Since the atoms present at the face centers are touching the atoms present at the corners of that face, therefore:
$a=\sqrt{8}r$.

According to the Pythagoras equation:
$(4r{)}^2=a^2+a^2$
Therefore, $a=\sqrt{8}r$.
The volume occupied by the atoms present in the unit cell is = $4\times {\displaystyle \frac{4}{3}}\pi r^3$
 The volume of the unit cell will be:
 Since $a=\sqrt{8}r$, therefore
$a^3=8\sqrt{8}{r}^3$
 The packing efficiency of the unit cell is = $\frac{4\times \frac{4}{3}\pi r^3}{8\sqrt{8}{r}^3}=0.74$
Hence a face centred cubic unit cell has some voids present in its structure. These voids are octahedral voids and tetrahedral voids. The octahedral voids have a coordination number of six while the tetrahedral voids have a coordination number of four. If there are N atoms per unit cell, then there will be N octahedral voids and 2N tetrahedral voids.
In ${CaF}_2$, the ${Ca}^{2+}$ ions occupy all the corner and the face centres positions in the face centred cubic unit cell while the $F^{-}$ ions occupy all the tetrahedral voids. Therefore the coordination number of calcium fluoride type structure will be 8:4.

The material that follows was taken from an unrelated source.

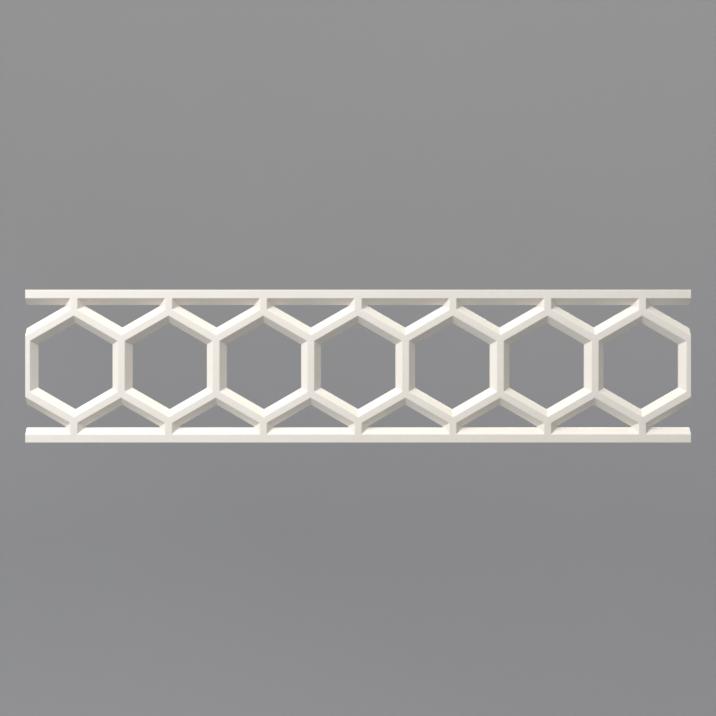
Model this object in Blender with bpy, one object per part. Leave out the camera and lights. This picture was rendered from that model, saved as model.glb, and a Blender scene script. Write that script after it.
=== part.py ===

Hence the correct answer is (d) 8:4

Note: ${CaF}_2$ has a fluorite type of structure. In a fluorite type of structure, the cations form the FCC unit cell while the anions occupy the tetrahedral sites. There are some compounds that have an anti-fluorite type of structure. In these compounds the anions form the FCC structure while the cations occupy the tetrahedral sites. For example ${Mg}_{2}Si$.